For the years ended December 31, 2016 and 2015, interest expense related to the related party convertible secured promissory notes was $0.7 million and $33,000, respectively. During the year ended December 31, 2016, $0.5 million in interest was paid in cash to Mr. Drexler. No interest was paid during the year ended December 31, 2015.

 

 

Secured borrowing arrangement

 

In January 2016, the Company entered into a Purchase and Sale Agreement (the “Agreement”) with Prestige Capital Corporation (“Prestige”) pursuant to which the Company agreed to sell and assign and Prestige agreed to buy and accept, certain accounts receivable owed to the Company (“Accounts”). Under the terms of the Agreement, upon the receipt and acceptance of each assignment of Accounts, Prestige will pay the Company 80% of the net face amount of the assigned Accounts, up to a maximum total borrowings of $10.0 million subject to sufficient amounts of accounts receivable to secure the loan.
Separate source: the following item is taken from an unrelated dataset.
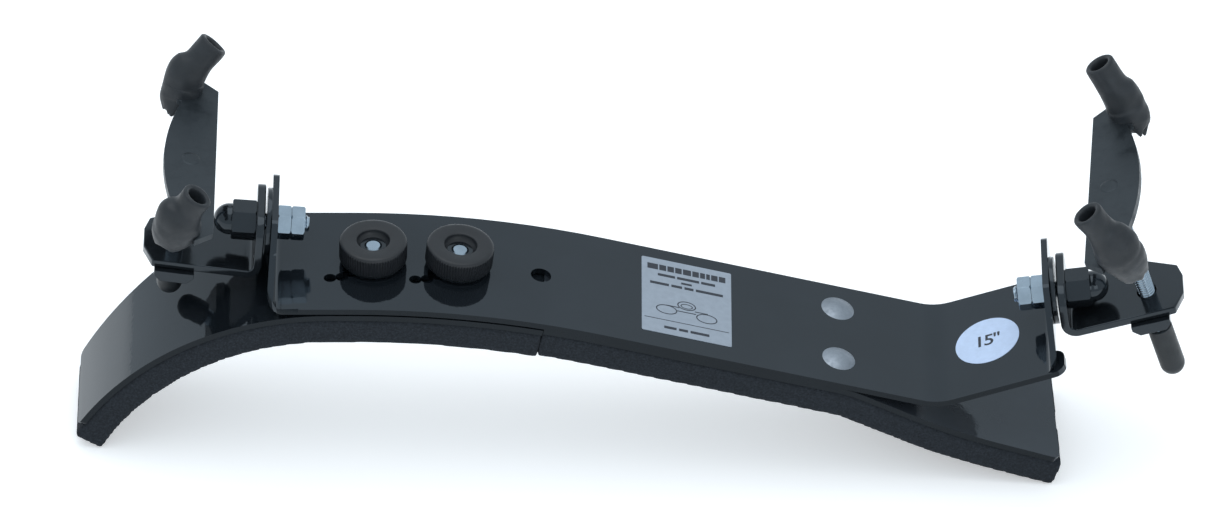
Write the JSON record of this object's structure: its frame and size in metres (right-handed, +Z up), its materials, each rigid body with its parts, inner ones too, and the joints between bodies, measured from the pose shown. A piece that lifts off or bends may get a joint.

The remaining 20% will be paid to the Company upon collection of the assigned Accounts, less any chargeback, disputes, or other amounts due to Prestige. Prestige’s purchase of the assigned Accounts from the Company will be at a discount fee which varies based on the number of days outstanding from the assignment of Accounts to collection of the assigned Accounts. In addition, the Company granted Prestige a continuing security interest in and lien upon all accounts receivable, inventory, fixed assets, general intangibles and other assets. The Agreement’s initial term of six months has been extended by the Company to March 31, 2017. Prestige may cancel the Agreement with 30-day notice.

 

During the year ended December 31, 2016, the Company sold to Prestige accounts with an aggregate face amount of approximately $54.6 million, for which Prestige paid to the Company approximately $43.7 million in cash. During the year ended December 31, 2016, $41.9 million was subsequently repaid to Prestige, including fees and interest. The proceeds from the initial assignment to Prestige under this secured borrowing arrangement were primarily utilized to pay off the balance of the existing line of credit and term loan with ANB Bank.

 

Line of Credit and Term Loan

 

In September 2014, the Company entered into a line of credit facility with ANB Bank for up to $8.0 million of borrowings. The line of credit originally matured in September 2017, and accrued interest at the prime rate plus 2%. The line of credit was secured by inventory, accounts receivable, intangible assets and equipment. As of December 31, 2015, the outstanding borrowings under the line of credit were $3.0 million. The Company repaid its outstanding principal and accrued interest under the line of credit in full in January 2016 in conjunction with the Company’s secured borrowing arrangement as described above. This line is no longer available to the Company.

 

In February 2015, the Company entered into a $4.0 million term loan agreement with ANB Bank. The term loan carried a fixed interest rate of 5.25% per annum, was repayable in 36 equal monthly installments of principal and interest, and originally matured in February 2018. The term loan contained various events of default, including cross default provisions related to the line of credit, which could have required repayments of the term loan. As of December 31, 2015, the outstanding borrowings under the term loan were $2.9 million. The Company repaid its outstanding principal and accrued interest under the term loan in full in January 2016 to retire the term loan in conjunction with the Company’s secured borrowing arrangement as described below.

 

In October 2015, the Company entered into loan modification agreements with ANB Bank under the line of credit and term loan to: (i) change the maturity date of the loans to January 15, 2016, (ii) prohibit the loans to be declared in default prior to December 10, 2015, except for defaults resulting from failure to make timely payments, and (iii) delete certain financial covenants from the line of credit. In consideration for these modifications, Ryan Drexler, Chief Executive Officer, President and Chairman of the Board, and a family member provided their individual guaranty for the remaining balance of the term loan and line of credit of $6.2 million. In consideration for executing his guaranty, the Company issued to Mr. Drexler 28,571 shares of the Company’s common stock with a grant date fair value of $80,000 (based upon the closing price of the Company’s common stock on the date of issuance).

 

Other

“Other debt” primarily consisted of debt in default, which was settled as of December 31, 2016. As of December 31, 2015, “Other debt” was included as a component of short-term debt. Debt in default was related to convertible debt issued during the year ended December 31, 2012 and prior where the convertible debt was never converted to common stock, nor was the principal repaid.